Data section =
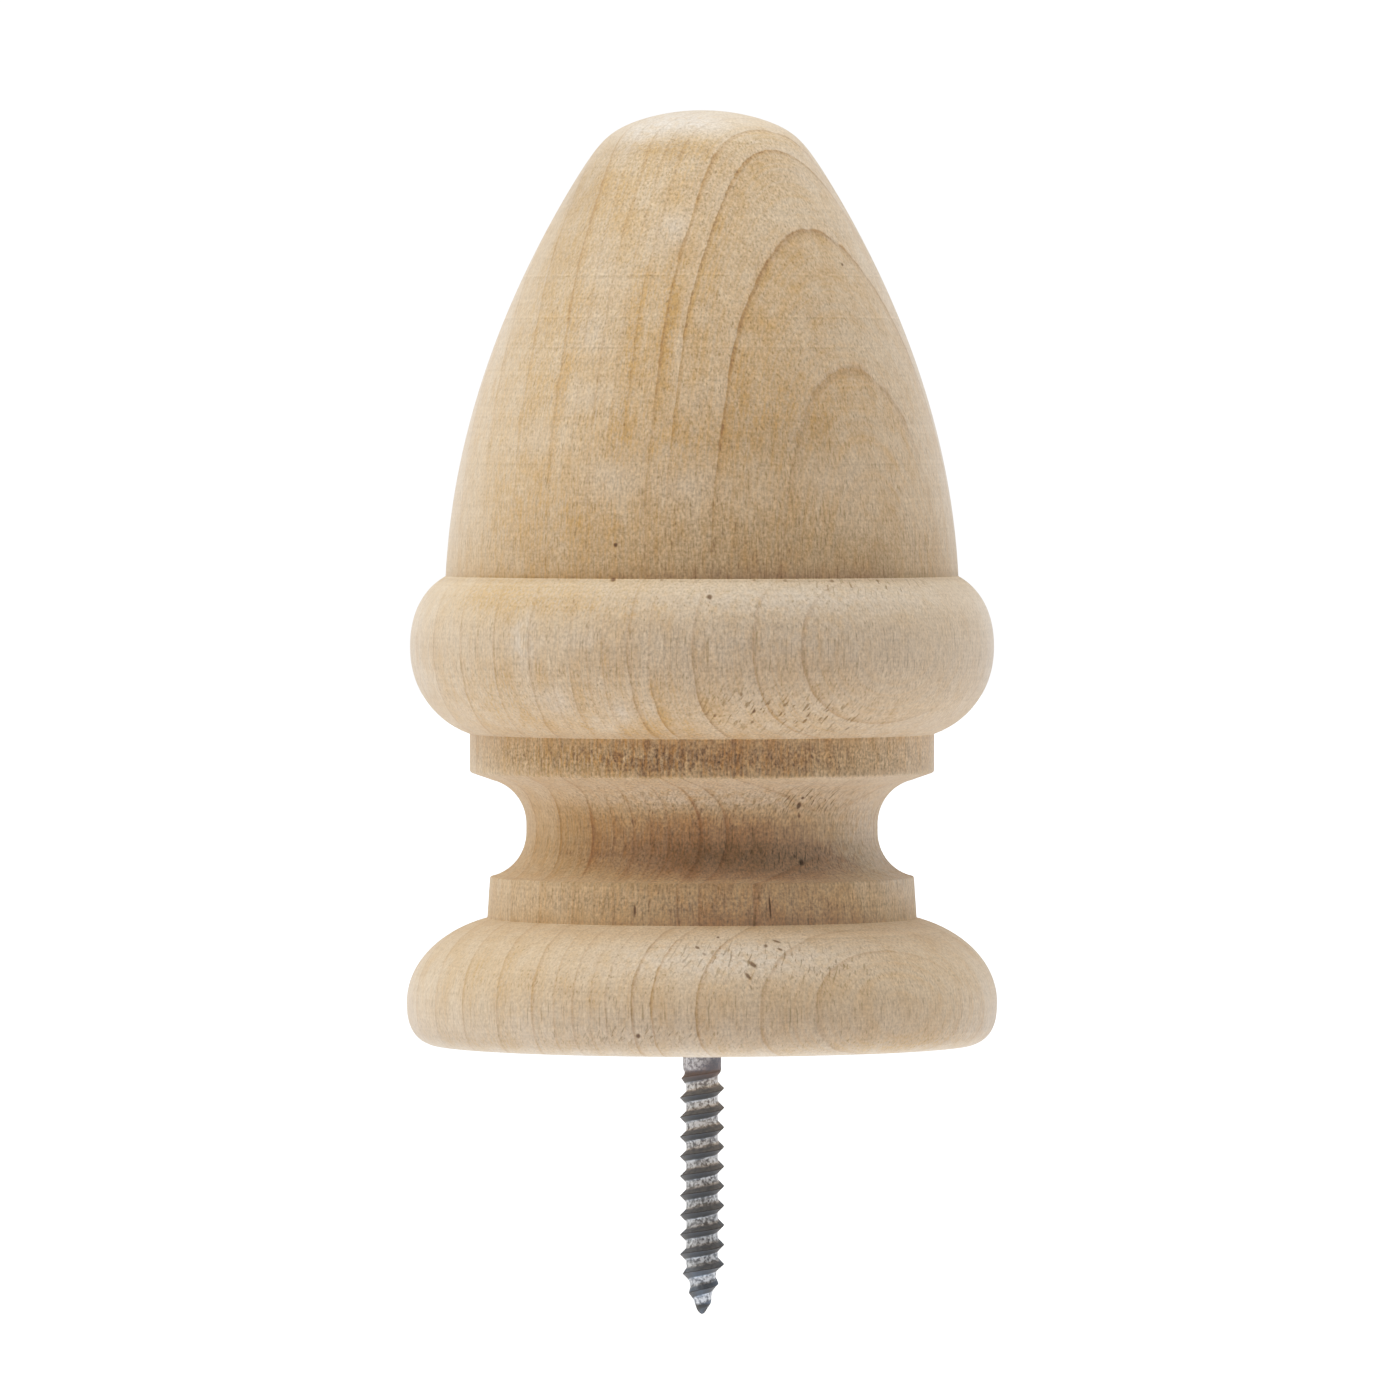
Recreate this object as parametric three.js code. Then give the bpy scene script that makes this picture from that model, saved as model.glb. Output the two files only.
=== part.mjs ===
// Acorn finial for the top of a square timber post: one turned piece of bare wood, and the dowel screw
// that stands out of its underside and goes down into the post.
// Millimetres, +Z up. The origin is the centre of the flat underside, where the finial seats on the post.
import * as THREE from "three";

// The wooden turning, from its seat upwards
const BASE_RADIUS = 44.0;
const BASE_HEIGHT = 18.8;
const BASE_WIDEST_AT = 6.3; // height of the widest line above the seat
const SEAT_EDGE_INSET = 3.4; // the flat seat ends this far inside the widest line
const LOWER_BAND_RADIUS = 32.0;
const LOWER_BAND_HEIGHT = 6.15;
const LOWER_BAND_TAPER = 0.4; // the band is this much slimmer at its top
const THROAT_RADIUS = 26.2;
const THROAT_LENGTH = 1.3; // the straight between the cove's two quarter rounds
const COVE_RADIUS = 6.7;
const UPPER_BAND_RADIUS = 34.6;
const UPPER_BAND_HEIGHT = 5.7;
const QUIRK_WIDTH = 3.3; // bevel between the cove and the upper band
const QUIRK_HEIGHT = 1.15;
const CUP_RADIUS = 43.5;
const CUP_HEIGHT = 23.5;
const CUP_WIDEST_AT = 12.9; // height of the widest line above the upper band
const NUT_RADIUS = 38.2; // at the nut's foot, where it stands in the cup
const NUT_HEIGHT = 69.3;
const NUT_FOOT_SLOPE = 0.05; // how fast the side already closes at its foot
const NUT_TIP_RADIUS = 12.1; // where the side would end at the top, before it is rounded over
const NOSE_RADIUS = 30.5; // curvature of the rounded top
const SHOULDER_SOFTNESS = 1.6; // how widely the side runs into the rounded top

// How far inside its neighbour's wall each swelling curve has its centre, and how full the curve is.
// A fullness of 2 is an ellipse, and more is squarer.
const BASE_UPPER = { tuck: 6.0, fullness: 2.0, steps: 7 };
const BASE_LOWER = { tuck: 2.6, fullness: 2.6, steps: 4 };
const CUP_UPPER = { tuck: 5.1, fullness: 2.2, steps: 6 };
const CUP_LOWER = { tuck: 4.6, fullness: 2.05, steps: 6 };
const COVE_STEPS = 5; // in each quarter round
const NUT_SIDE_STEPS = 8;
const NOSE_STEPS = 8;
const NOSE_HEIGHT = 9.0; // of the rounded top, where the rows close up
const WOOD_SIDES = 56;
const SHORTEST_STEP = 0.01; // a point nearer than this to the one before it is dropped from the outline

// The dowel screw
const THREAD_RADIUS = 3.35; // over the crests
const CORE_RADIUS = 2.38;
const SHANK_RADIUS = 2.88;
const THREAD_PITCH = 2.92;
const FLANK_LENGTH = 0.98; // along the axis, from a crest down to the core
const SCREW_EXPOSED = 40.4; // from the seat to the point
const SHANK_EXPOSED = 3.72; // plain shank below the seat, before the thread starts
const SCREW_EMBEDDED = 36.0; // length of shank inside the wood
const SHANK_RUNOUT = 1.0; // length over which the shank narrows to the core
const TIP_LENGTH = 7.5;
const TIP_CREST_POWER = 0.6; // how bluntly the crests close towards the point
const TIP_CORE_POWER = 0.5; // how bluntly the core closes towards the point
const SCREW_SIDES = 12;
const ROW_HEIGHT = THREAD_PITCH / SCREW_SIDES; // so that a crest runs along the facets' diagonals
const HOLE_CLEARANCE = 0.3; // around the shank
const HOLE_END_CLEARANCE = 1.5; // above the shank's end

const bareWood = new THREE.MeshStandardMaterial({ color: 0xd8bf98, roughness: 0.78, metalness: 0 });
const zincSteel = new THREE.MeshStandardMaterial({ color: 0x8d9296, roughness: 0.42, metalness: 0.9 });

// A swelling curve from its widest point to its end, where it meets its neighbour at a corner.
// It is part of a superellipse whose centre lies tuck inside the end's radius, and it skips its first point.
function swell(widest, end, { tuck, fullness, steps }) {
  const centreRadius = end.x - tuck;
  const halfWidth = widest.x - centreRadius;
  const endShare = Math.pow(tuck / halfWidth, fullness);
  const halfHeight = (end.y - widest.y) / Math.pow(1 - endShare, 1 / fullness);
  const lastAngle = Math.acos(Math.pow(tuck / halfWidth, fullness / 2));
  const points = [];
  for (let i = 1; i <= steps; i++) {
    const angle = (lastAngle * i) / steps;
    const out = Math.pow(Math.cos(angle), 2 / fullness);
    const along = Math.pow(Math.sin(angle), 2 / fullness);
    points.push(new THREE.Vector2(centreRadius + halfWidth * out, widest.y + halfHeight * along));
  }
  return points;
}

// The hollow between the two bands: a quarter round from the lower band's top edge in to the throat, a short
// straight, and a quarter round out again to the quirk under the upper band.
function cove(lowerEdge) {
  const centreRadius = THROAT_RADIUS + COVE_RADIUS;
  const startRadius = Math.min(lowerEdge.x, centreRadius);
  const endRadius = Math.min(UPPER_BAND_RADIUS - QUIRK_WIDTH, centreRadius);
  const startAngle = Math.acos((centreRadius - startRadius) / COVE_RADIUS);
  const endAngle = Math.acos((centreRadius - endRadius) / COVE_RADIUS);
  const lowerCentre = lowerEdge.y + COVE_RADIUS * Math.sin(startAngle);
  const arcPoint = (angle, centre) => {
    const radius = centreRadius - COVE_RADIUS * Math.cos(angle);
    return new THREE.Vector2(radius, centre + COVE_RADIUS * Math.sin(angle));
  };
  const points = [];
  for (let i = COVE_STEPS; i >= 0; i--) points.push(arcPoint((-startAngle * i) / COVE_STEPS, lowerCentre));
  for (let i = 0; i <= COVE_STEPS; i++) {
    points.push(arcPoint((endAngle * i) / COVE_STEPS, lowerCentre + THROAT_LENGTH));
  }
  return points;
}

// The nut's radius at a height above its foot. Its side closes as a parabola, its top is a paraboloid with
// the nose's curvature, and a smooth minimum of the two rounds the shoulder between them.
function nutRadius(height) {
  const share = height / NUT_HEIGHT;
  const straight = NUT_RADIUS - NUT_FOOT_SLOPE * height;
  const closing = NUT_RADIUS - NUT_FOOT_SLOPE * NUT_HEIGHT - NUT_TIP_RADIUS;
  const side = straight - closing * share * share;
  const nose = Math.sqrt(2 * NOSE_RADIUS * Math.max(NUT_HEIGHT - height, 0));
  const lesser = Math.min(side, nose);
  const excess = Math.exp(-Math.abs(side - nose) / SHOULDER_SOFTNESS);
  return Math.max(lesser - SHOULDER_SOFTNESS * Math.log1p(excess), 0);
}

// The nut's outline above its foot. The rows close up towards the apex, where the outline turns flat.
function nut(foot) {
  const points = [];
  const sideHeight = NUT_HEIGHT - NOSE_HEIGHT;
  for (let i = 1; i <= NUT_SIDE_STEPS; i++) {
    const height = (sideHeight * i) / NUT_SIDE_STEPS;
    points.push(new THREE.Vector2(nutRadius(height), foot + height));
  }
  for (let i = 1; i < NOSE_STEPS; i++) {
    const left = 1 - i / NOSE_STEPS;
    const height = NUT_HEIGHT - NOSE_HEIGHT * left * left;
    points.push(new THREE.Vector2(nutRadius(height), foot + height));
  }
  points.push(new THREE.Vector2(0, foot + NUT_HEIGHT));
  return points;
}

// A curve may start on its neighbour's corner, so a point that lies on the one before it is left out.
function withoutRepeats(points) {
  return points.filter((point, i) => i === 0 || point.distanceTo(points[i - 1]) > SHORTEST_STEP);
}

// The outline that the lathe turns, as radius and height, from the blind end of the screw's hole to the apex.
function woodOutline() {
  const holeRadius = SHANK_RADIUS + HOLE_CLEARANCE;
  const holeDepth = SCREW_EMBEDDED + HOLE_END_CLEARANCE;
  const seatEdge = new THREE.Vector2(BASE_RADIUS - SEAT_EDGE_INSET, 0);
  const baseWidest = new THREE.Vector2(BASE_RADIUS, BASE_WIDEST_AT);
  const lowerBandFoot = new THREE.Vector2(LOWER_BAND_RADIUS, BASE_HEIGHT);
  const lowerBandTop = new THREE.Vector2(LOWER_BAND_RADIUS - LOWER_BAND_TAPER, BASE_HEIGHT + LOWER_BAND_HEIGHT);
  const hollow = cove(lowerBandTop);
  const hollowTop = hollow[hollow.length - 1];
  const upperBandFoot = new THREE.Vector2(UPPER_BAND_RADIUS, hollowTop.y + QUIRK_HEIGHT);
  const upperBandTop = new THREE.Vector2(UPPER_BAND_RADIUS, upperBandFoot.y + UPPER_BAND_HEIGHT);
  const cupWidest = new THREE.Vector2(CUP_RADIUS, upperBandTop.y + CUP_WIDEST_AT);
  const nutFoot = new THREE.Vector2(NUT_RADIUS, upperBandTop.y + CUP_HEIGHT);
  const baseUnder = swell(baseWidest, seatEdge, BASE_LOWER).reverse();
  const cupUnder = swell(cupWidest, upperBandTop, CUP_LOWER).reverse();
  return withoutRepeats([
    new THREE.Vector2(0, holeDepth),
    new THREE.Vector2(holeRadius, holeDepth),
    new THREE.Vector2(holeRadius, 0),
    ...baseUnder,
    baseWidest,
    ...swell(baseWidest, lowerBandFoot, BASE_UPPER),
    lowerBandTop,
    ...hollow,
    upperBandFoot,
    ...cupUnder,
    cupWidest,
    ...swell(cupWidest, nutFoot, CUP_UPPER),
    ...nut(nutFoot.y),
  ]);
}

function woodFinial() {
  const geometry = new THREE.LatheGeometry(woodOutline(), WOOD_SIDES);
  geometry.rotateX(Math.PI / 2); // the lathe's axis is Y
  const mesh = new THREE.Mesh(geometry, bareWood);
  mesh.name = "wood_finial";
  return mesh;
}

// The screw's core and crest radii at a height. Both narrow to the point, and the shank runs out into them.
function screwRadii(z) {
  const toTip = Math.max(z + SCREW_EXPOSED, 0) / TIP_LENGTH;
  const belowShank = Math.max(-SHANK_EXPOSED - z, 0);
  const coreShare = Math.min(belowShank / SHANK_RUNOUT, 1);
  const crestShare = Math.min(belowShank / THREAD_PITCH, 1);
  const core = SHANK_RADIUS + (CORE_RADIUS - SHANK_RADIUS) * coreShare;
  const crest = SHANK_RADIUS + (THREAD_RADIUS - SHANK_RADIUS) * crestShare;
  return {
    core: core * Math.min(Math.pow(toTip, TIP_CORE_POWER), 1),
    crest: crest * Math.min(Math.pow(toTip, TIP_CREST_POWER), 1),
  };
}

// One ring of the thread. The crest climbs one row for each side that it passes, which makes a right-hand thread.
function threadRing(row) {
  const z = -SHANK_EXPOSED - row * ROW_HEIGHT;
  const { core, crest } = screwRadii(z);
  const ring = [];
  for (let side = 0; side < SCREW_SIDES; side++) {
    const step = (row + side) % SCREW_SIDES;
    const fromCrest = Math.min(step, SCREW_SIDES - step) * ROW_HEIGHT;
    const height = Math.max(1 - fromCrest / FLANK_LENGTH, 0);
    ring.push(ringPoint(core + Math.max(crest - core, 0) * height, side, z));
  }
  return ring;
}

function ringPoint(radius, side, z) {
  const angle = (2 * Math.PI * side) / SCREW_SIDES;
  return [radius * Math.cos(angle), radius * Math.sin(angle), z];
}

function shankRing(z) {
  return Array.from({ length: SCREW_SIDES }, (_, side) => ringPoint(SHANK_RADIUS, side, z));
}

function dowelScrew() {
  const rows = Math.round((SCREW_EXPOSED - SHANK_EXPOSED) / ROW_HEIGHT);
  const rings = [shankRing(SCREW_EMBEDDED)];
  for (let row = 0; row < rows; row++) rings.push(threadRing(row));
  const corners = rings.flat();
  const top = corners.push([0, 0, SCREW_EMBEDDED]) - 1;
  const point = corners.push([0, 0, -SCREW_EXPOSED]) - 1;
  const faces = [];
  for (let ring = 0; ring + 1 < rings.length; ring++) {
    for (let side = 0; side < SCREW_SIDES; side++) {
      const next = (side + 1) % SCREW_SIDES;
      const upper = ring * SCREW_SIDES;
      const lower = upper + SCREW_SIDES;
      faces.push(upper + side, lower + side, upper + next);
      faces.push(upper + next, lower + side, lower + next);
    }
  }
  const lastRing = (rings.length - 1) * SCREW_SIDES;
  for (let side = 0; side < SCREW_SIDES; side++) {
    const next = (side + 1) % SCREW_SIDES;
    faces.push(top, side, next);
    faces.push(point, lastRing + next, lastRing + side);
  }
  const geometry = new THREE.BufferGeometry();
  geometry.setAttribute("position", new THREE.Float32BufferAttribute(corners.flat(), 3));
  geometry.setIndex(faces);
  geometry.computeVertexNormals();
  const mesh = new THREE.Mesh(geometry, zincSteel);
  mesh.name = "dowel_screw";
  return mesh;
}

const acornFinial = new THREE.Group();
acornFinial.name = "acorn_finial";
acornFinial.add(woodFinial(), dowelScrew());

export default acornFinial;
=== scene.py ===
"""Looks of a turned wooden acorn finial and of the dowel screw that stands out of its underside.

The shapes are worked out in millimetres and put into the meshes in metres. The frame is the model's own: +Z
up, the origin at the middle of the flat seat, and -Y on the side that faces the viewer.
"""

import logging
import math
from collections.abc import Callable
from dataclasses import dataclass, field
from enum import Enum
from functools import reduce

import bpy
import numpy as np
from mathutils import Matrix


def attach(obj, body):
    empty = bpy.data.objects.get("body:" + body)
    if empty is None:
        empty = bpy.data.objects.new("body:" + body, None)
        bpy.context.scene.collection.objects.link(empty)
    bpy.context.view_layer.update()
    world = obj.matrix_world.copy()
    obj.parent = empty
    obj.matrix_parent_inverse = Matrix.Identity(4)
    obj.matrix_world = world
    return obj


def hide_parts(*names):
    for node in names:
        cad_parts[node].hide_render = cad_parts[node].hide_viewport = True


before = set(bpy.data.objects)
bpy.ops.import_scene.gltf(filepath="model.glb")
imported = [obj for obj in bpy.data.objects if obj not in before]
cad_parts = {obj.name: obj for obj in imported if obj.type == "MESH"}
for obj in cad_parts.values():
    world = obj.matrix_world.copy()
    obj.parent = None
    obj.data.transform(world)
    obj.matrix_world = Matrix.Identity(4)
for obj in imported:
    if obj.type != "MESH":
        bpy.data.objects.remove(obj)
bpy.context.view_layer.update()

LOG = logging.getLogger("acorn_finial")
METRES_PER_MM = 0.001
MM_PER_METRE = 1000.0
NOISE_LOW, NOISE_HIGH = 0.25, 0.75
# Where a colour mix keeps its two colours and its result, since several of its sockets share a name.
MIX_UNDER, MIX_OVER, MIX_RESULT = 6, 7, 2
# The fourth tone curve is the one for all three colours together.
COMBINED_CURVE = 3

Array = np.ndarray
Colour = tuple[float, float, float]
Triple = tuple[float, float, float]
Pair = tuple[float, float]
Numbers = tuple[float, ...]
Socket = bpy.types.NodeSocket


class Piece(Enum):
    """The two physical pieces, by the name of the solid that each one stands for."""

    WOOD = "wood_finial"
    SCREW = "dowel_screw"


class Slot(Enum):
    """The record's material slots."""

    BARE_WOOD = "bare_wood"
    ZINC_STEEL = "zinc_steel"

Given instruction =
As listed above, the lines from the line with "const acornFinial = new THREE.Group();" to the line with "if empty is" are to be echoed exactly, with both ends included and nothing added.

Written solution =
const acornFinial = new THREE.Group();
acornFinial.name = "acorn_finial";
acornFinial.add(woodFinial(), dowelScrew());

export default acornFinial;
=== scene.py ===
"""Looks of a turned wooden acorn finial and of the dowel screw that stands out of its underside.

The shapes are worked out in millimetres and put into the meshes in metres. The frame is the model's own: +Z
up, the origin at the middle of the flat seat, and -Y on the side that faces the viewer.
"""

import logging
import math
from collections.abc import Callable
from dataclasses import dataclass, field
from enum import Enum
from functools import reduce

import bpy
import numpy as np
from mathutils import Matrix


def attach(obj, body):
    empty = bpy.data.objects.get("body:" + body)
    if empty is None:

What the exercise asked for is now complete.